- **Source material**:
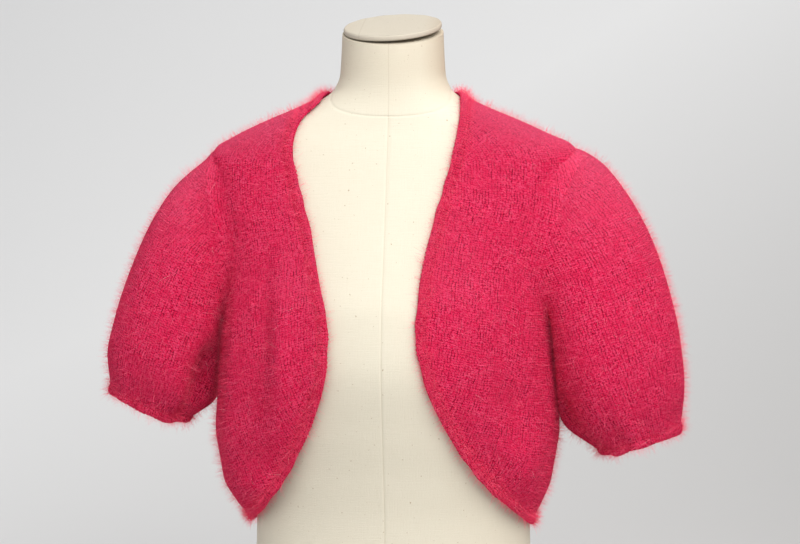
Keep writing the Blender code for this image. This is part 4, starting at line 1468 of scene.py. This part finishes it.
def bandRings():
    places = np.linspace(0, len(mainLine), band["stations"], endpoint=False)
    whole = closed(mainLine)
    line = alongLine(places, np.arange(len(whole)), whole)
    run = lengthAlong(bodyPoints(line[:, 0], line[:, 1]))
    length = run[-1] + (run[1] - run[0])
    waves = round(length / band["scallopLength"])
    turn = 2 * pi * run / length
    uneven = 0.55 + 0.45 * np.sin(37 * turn + 2.5 * np.sin(11 * turn))
    wave = np.abs(np.sin(pi * run / length * waves)) ** 0.7 * uneven
    sections = []
    for across, proud in band["profile"]:
        share = np.clip(1 - across / band["scallopReach"], 0, 1)
        place = inset(line, across - share * band["scallop"] * (wave - 0.5) * 1.6)
        normal = bodyNormals(place[:, 0], place[:, 1])
        bulge = np.exp(-(((across - band["liftMiddle"]) / band["liftHalf"]) ** 2))
        swell = band["lift"] * wave * bulge
        lift = proud + swell * (proud > -0.002)
        sections.append(bodyPoints(place[:, 0], place[:, 1]) + lift[:, None] * normal)
    return np.stack(sections, axis=1), run, length


rings, run, length = bandRings()
stitches = np.append(run, length) / band["stitch"]
middle = rings[0, 4] * (0, 0, 1)
piece, fluff = addEdging("edgeBand", "edge_band", rings, stitches, band, 606, 4, middle)
print("band length", round(float(length), 3))

print("studio")
studio = {
    "paper": (0.74, 0.735, 0.73, 1),
    "paperShadedLowRight": (0.440, 0.430, 0.422, 1),
    "air": (0.95, 0.97, 1.0, 1),
    "airStrength": 0.53,
    "front": -5.0,
    "back": 0.9,
    "bend": 3.6,
    "top": 5.0,
    "halfWidth": 6.0,
}


def backdropMesh():
    # a floor that sweeps up into a plain wall
    line = [(studio["front"], 0.0)]
    for turn in np.linspace(0, pi / 2, 25):
        line.append((studio["back"] + studio["bend"] * sin(turn), studio["bend"] * (1 - cos(turn))))
    line.append((studio["back"] + studio["bend"], studio["top"]))
    points = [(side * studio["halfWidth"], y, z) for y, z in line for side in (-1, 1)]
    faces = [(2 * k, 2 * k + 1, 2 * k + 3, 2 * k + 2) for k in range(len(line) - 1)]
    mesh = bpy.data.meshes.new("backdrop")
    mesh.from_pydata(points, [], faces)
    mesh.shade_smooth()
    return mesh


paper, tree, shader = newMaterial("backdropPaper", {"Roughness": 0.95, "Specular IOR Level": 0.1})
x, _, z = tree.parts(tree.objectPlace())
# painted shade: the paper turns darker towards its low right
shadeLowRight = (x * 0.5 + 0.55 - z * 0.8).clamped()
colour = tree.mixColours(shadeLowRight, studio["paper"], studio["paperShadedLowRight"])
tree.link(colour, shader, "Base Color")
# views from behind look through the wall's back
behind = tree.node("ShaderNodeNewGeometry", output=6)
clear = tree.node("ShaderNodeBsdfTransparent")
seen = tree.node("ShaderNodeMixShader", {}, {0: behind, 1: Value(tree, shader.outputs[0]), 2: clear})
tree.link(seen, paper.node_tree.nodes["Material Output"], "Surface")
addPiece("backdrop", backdropMesh(), paper)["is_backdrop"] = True


def addLight(name, place, target, size, power, tint):
    lamp = bpy.data.lights.new(name, "AREA")
    lamp.shape = "RECTANGLE"
    lamp.size, lamp.size_y = size
    lamp.energy = power
    lamp.color = tint
    holder = bpy.data.objects.new(name, lamp)
    holder.location = place
    aim = Vector(place) - Vector(target)
    holder.rotation_euler = aim.to_track_quat("Z", "Y").to_euler()
    bpy.context.scene.collection.objects.link(holder)


# place, target, size, power in watts, tint
lights = {
    "keyLight": ((0.82, -1.50, 1.95), (0.0, 0.0, 0.42), (1.6, 1.6), 68, (1.0, 0.985, 0.96)),
    "fillLight": ((-2.2, -1.8, 1.3), (0.0, 0.0, 0.45), (2.0, 2.0), 12, (0.97, 0.98, 1.0)),
    "wallLight": ((1.0, 1.0, 3.4), (0.4, 4.0, 0.9), (3.4, 1.6), 50, (1.0, 1.0, 0.99)),
}
for name, given in lights.items():
    addLight(name, *given)

world = bpy.data.worlds.new("studioAir")
world.use_nodes = True
air = world.node_tree.nodes["Background"].inputs
air["Color"].default_value = studio["air"]
air["Strength"].default_value = studio["airStrength"]
bpy.context.scene.world = world

view = {
    "target": Vector((0.007, 0, 0.468)),
    "azimuth": radians(5),
    "elevation": radians(4),
    "distance": 2.2,
    "width": 0.8,        # of what the picture shows at the target, in metres
    "sensor": 36,
}
camera = bpy.data.objects.new("camera", bpy.data.cameras.new("camera"))
bpy.context.scene.collection.objects.link(camera)
level = cos(view["elevation"])
away = Vector((sin(view["azimuth"]) * level, -cos(view["azimuth"]) * level, sin(view["elevation"])))
camera.location = view["target"] + away * view["distance"]
camera.rotation_euler = away.to_track_quat("Z", "Y").to_euler()
camera.data.sensor_width = view["sensor"]
camera.data.lens = view["sensor"] / (view["width"] / view["distance"])
bpy.context.scene.camera = camera
bpy.context.scene.view_settings.view_transform = "Standard"

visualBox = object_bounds()
for box in (cadBox, visualBox):
    print("box", [[round(float(v), 4) for v in corner] for corner in box])
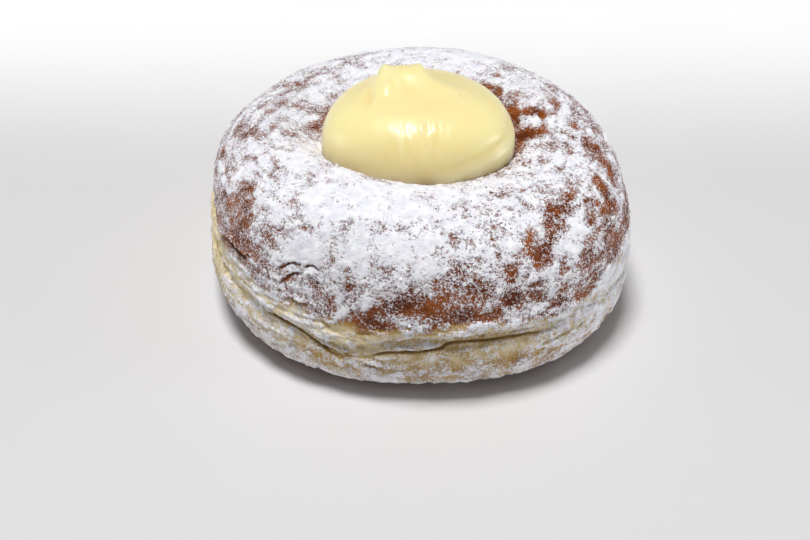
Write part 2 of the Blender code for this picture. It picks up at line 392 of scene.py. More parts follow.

- **Do this**: In the entries above, find every line holding the word "parts" and copy it out.

- **Task output**:
x, _, z = tree.parts(tree.objectPlace())
Write part 2 of the Blender code for this picture. It picks up at line 392 of scene.py. More parts follow.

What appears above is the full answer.